Иногда в Париж приезжали писатели из Советского Союза. Я помню в начале эмиграции приезд Владимира Маяковского. Я мельком видел его несколько раз в «Ротонде» на Монпарнасе. Приезжали Всеволод Иванов, только что выпустивший в свет свои «Голубые пески», Лев Никулин, Борис Лавренёв, рассказ которого «Сорок первый» в то время наделал много шуму в эмиграции и особенно в её литературных кругах. Проезжали мимо Ильф и Петров.

Но все они сторонились нас, эмигрантов, и войти в общение с ними так и не пришлось. Все же иные из них, люди «моего выпуска богемы», если так можно выразиться, с которыми я начинал свою карьеру когда‑то в Москве, разыскали меня, навестили и немного рассказали о той жизни и стройке, которая шла на родине.

Эти редкие встречи только подчёркивали нашу отчуждённость. Мы уже потеряли общий язык и плохо понимали друг друга, точно это были люди с другой планеты. От них веяло какой‑то новой силой, новой энергией, которой у нас не было и не могло быть. Они посмеивались над нашим «гнилым Западом», и это раздражало нас, «парижан», порождая неприязнь и отчуждённость. В свою очередь, нам они казались провинциалами — «деревенскими», «отсталыми» людьми.

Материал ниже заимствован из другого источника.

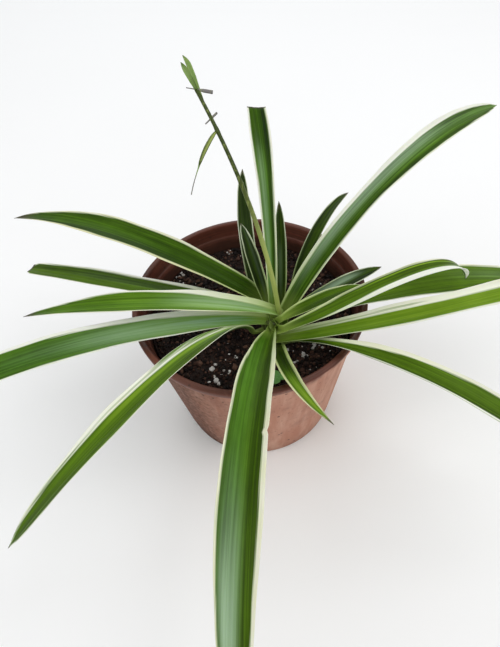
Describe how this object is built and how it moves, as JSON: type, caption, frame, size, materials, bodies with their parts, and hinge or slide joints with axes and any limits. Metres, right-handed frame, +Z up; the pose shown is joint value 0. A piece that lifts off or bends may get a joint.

«Эрмитаж» на Комартеле был таким рестораном, где рано или поздно встречались все. Очень дорогой и шикарный, созданный исключительно для иностранцев, которых интересовало все русское, он, конечно, был русским постольку поскольку — вернее, таким русским, как себе представляли русское иностранцы. Вроде тех «русских» фильмов, которые фабрикуются в Голливуде, с великими князьями в главных ролях, с роковыми женщинами, какими‑нибудь «принцесс Сония» или «Тания», с «кавьяр рюсс» и прочей развесистой клюквой. «Князья» у нас были собственного завода: их насчитывалось человек восемь. Они служили танцорами — «жиголо» и на меньший титул не соглашались. Только один, самый маленький и захудалый, поступивший в «Эрмитаж» по протекции «хорошего гостя», согласился стать «бароном». «Принцессы» сидели на красных бархатных диванах в ожидании клиентов. Балалайки заливались в оркестре в руках у весёлых парней, разодетых в малиновые, зеленые и жёлтые рубашки с золотыми позументами, а «кавьяр» стояла на белом столе прямо при входе в зал. Кроме балалаечников, было ещё два оркестра — «джаз» и «танго». «Джазом» дирижировал знаменитый Тэд Люис, а «танго» управляли не менее знаменитый Эмманюэль Пизарро или Бьянко Бачиша — их оркестры менялись. Гостям подавались кулебяки, расстегаи, зернистая икра, рябчики, котлеты де воляй, лилось шампанское, оркестру и танцорам швырялись тысячи. Американцы, как добрые Санта Клаусы, покровительствовали потерпевшим от революции «принцессам». Старые американки, до горла увешанные бриллиантами, «усыновляли» подозрительных молодых людей с дурными наклонностями и водили их за собой, как болонок на цепочке. Во время «ти дансов»[6] эти юноши крутили своих старушек по паркету, жалобно заглядывая в глаза молодым французским девочкам, которые приходили потанцевать со своими «жиголо». Вечером водили своих старух в театры, ночью пили с ними шампанское и опять танцевали. Вид у них был замученный, как у католических девственниц.

Кто только не бывал в этом «Эрмитаже»! Банкиры, министры, крупные дельцы, знаменитости…

Программа состояла из лучших артистов, русских или иностранных.

Туда однажды я привёз из кабачка «Джокей» на Монпарнасе маленькую красивую француженку, которая пела там за двадцать пять франков в день. Мне понравился её голосок и манера пения, и я уговорил хозяина «Эрмитажа» Рыжикова взять её к нам. К сожалению, она не понравилась ему, и он скоро ей отказал. А через три года он сам платил ей двадцать тысяч за один вечер. Это была знаменитая впоследствии Люсьен Буайе.